In risposta a quell’evento, Claudio Martelli, nel 1990 si fece promotore di una legge mirante a regolare i flussi in ingresso, contrastare l’immigrazione irregolare e tutelare i lavoratori migranti. Successivamente, prima la Turco- Napolitano (1991) e poi la Bossi- Fini (2002), prescrissero l’ottenimento del permesso di soggiorno vincolato al lavoro effettivo del cittadino straniero sul territorio italiano. Pertanto, conseguenza di questa legislazione, fu che tutti coloro che non fossero riusciti a trovare un posto di lavoro regolare, si sarebbero ritrovati nella clandestinità. Così il termine “clandestino” ha iniziato ad essere affibbiato ad ogni straniero con difficoltà nel reperimento di un lavoro regolare.
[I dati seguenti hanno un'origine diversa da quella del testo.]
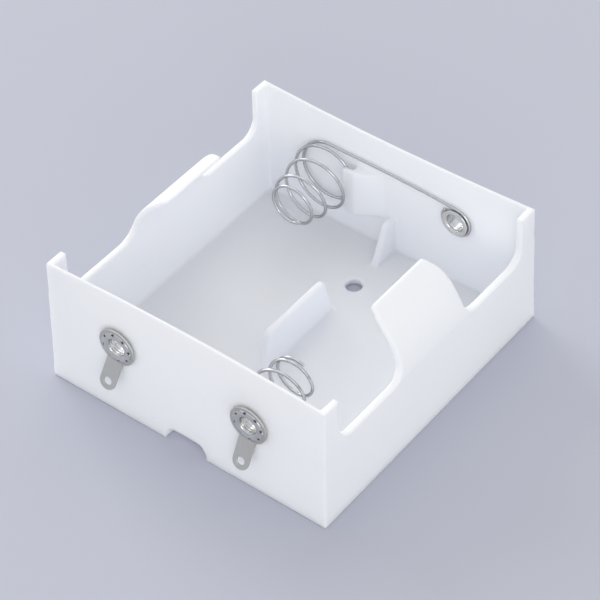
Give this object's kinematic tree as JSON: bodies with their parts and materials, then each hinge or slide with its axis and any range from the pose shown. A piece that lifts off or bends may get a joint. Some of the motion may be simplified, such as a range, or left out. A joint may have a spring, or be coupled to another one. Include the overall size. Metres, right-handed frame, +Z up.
{
  "type": "cylindrical cell holder",
  "caption": "Open moulded tray that holds cylindrical cells side by side in series, with snap-over cheeks, tapered coil contacts, riveted eyelets and bent solder tags.",
  "frame": {"origin": "on the resting plane under the floor, midway between the two screw holes", "axes": "+X to the right along the front wall that carries the solder tags, +Y from the front wall to the back wall along the cells, +Z up out of the open top"},
  "size_m": [0.072, 0.0768, 0.0337],
  "materials": {
    "moulding": "satin natural white polypropylene, slightly translucent",
    "spring_wire": "bright nickel-plated round wire",
    "eyelet_metal": "bright nickel-plated brass",
    "tag_metal": "tinned sheet, satin"
  },
  "bodies": {
    "tray": {"tray": "moulding", "back_eyelet": "eyelet_metal", "front_left_eyelet": "eyelet_metal", "front_right_eyelet": "eyelet_metal", "front_left_tag": "tag_metal", "front_right_tag": "tag_metal"},
    "back_spring": {"back_spring": "spring_wire"},
    "front_spring": {"front_spring": "spring_wire"}
  },
  "joints": [
    {"name": "back_spring_press", "type": "slide", "parent": "tray", "child": "back_spring", "axis": [0, 1, 0], "range_m": [0, 0.0065], "stiffness_N_per_m": 1200, "deforming": ["back_spring"]},
    {"name": "front_spring_press", "type": "slide", "parent": "tray", "child": "front_spring", "axis": [0, -1, 0], "range_m": [0, 0.0065], "stiffness_N_per_m": 1200, "deforming": ["front_spring"]}
  ]
}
32 anni dopo, cosa è cambiato?
A 32 anni dalla morte di Jerry Masslo, nonostante le innumerevoli battaglie, sembra che le cose siano rimaste uguali: episodi di razzismo e aggressioni sistemiche continuano a imperare così come lo sfruttamento nelle campagne. Uno degli ultimi eventi risale alla notte tra il 25 e il 26 aprile scorso.
In una località del foggiano, un’auto a bordo della quale viaggiavano dei braccianti “residenti” nel “Gran Ghetto” è stata affiancata da un suv dal quale sono partiti dei colpi, presumibilmente sparati da un fucile a pallini. Nel corso di questa aggressione un ragazzo di 30 anni proveniente dal Mali è rimasto ferito al volto e portato in ospedale con codice rosso. Aboubakar Soumahoro, fondatore del sindacato Lega Braccianti, tramite i suoi profili social, ha espresso la necessità che sia fatta luce su quell’aggressione, già la seconda nel giro di 48 ore.
Tornando appena un po’ più indietro nel tempo, nel marzo 2019, a Borgo Mezzanone, era stato ucciso un ghanese di 51 anni e nel luglio dello stesso anno altri nove migranti erano stati presi a sassate mentre andavano al lavoro.
I braccianti: lavoratori invisibili
Trascorsi pochi giorni dalla festa del Primo Maggio, è fondamentale anche ricordare i braccianti stranieri che lavorano nelle campagne, gli invisibili, che però danno un enorme contributo visibile alla filiera alimentare italiana. Quei lavoratori che non vengono regolarizzati e tutelati, che vengono costantemente sfruttati e sono vittime di aggressioni. Quei lavoratori che contribuiscono a portare sulle nostre tavole tutti quei prodotti “bio” che oggi teniamo tanto a mangiare.
Le condizioni di sfruttamento e precarietà dei braccianti immigrati, inoltre, non si sono certo arrestate con la pandemia, tutt’altro. Uno studio condotto dal CNR e l’Università di Sheffield ha messo in evidenza come coloro che sono impegnati in agricoltura siano lavoratori essenziali che hanno continuato a lavorare anche in condizioni in cui il distanziamento sociale e tutte le norme anti contagio si sono rivelate difficili da rispettare con rischi per la vita di molti.
Aboubakar Soumahoro, in un tweet di qualche giorno fa ha voluto sottolineare una realtà tanto chiara quanto brutale e ingiusta. «C’è un esercito di lavoratori invisibili senza alcuna forma di sostegno- ha scritto-. Possiamo davvero continuare a far finta di niente? Antonio Gramsci diceva che “l’indifferenza è il peso morto della storia”».